At the G20 Summit, Gordon Brown has suggested a Tobin Tax (a tax on financial transactions) to pay for the global bank bailouts and deficits. This came as a massive shock not only to other global leaders, but to all those who have been campaigning for such a tax for several years.
At Prime Minister's questions less than a year ago, Alan Simpson MP suggested a Tobin Tax to "deter speculators from playing the terribly destructive role that they have played in throwing us into the current recession". Brown's response was that a Tobin Tax "has been found by many people who have looked at it not to be implementable".

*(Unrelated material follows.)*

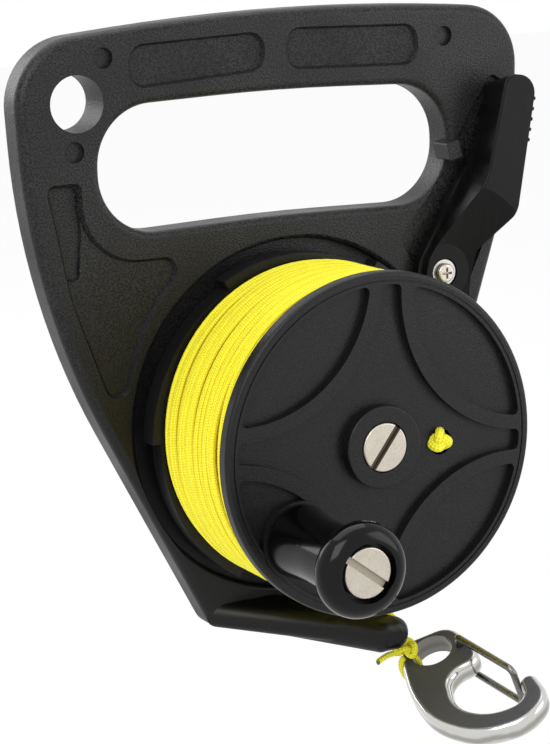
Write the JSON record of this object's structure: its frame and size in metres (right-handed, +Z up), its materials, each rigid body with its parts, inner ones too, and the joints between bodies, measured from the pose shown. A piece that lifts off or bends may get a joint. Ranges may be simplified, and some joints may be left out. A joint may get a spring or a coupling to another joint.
{
  "type": "dive reel",
  "caption": "Hand-held dive reel: flat handle frame, cranked spool of braided line on a ratchet, thumb lever, line guide foot and a snap hook on the line's end.",
  "frame": {"origin": "middle of the lanyard hole, in the plane of the frame's flat back", "axes": "-Y out of the crank side towards the user, +Z up along the frame's height, +X to the right as the user looks at the crank side"},
  "size_m": [0.1607, 0.0978, 0.2029],
  "materials": {
    "frame_black": "satin moulded plastic, fine grain in the pockets",
    "spool_black": "satin moulded plastic",
    "lever_black": "smooth moulded plastic",
    "knob_black": "polished moulded plastic",
    "washer_plastic": "low-friction plastic",
    "nickel_screw": "satin turned face",
    "plain_steel": "plain stainless",
    "polished_steel": "polished cast stainless",
    "yellow_line": "braided synthetic line"
  },
  "bodies": {
    "handle": {"frame": "frame_black", "axle_bolt": "nickel_screw", "axle_nut": "plain_steel", "axle_sleeve": "plain_steel", "head_washer": "plain_steel", "thrust_washer": "washer_plastic", "lever_screw": "nickel_screw", "lever_washer": "plain_steel", "lever_sleeve": "plain_steel", "lever_spring": "plain_steel", "line_run": "yellow_line", "line_knot": "yellow_line", "line_loop": "yellow_line", "line_tail": "yellow_line"},
    "spool": {"ratchet_disc": "spool_black", "drum": "spool_black", "front_flange": "spool_black", "wound_line_core": "yellow_line", "wound_line": "yellow_line", "anchor_knot": "yellow_line", "knob_spindle": "plain_steel", "knob_screw": "nickel_screw"},
    "crank_knob": {"knob": "knob_black"},
    "lever": {"thumb_lever": "lever_black"},
    "hook": {"snap_hook": "polished_steel"},
    "gate": {"snap_gate": "polished_steel"}
  },
  "joints": [
    {"name": "spool_turn", "type": "hinge", "parent": "handle", "child": "spool", "pos_m": [0.0642, -0.038, -0.0943], "axis": [0, -1, 0], "continuous": true},
    {"name": "knob_turn", "type": "hinge", "parent": "spool", "child": "crank_knob", "pos_m": [0.0375, -0.079, -0.11646], "axis": [0, -1, 0], "continuous": true},
    {"name": "lever_press", "type": "hinge", "parent": "handle", "child": "lever", "pos_m": [0.11267, -0.016, -0.05711], "axis": [0, -1, 0], "range_deg": [0, 5], "stiffness_Nm_per_rad": 0.08, "springref_deg": -17.19},
    {"name": "hook_swing", "type": "hinge", "parent": "handle", "child": "hook", "pos_m": [0.08669, -0.03659, -0.16905], "axis": [-0.288, -0.9036, -0.3172], "range_deg": [-70, 40]},
    {"name": "gate_open", "type": "hinge", "parent": "hook", "child": "gate", "pos_m": [0.09924, -0.04507, -0.1645], "axis": [0.4316, 0.1733, -0.8853], "range_deg": [0, 20], "stiffness_Nm_per_rad": 0.01, "springref_deg": -17.19}
  ]
}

Just a month before that another Campaign Group MP - Neil Gerrard - was dismissed by Treasury Minister Stephen Timms who said, "The Government have previously studied the technical implications of a proposed tax on sterling currency transactions and reached the view that there would be economic distortions across a range of activities beyond just the foreign exchange markets, the cost of which would be likely to far outweigh the relative costs of raising finance via other mechanisms that Governments use".
No one has yet explained Brown's Damascene conversion. Nevertheless, the severity of the UK's deficit caused the ongoing bank bailouts means that the time is exactly right to consider a tax that could raise billions from the finance sector. Surely logic hasn't reached Brown's thinking?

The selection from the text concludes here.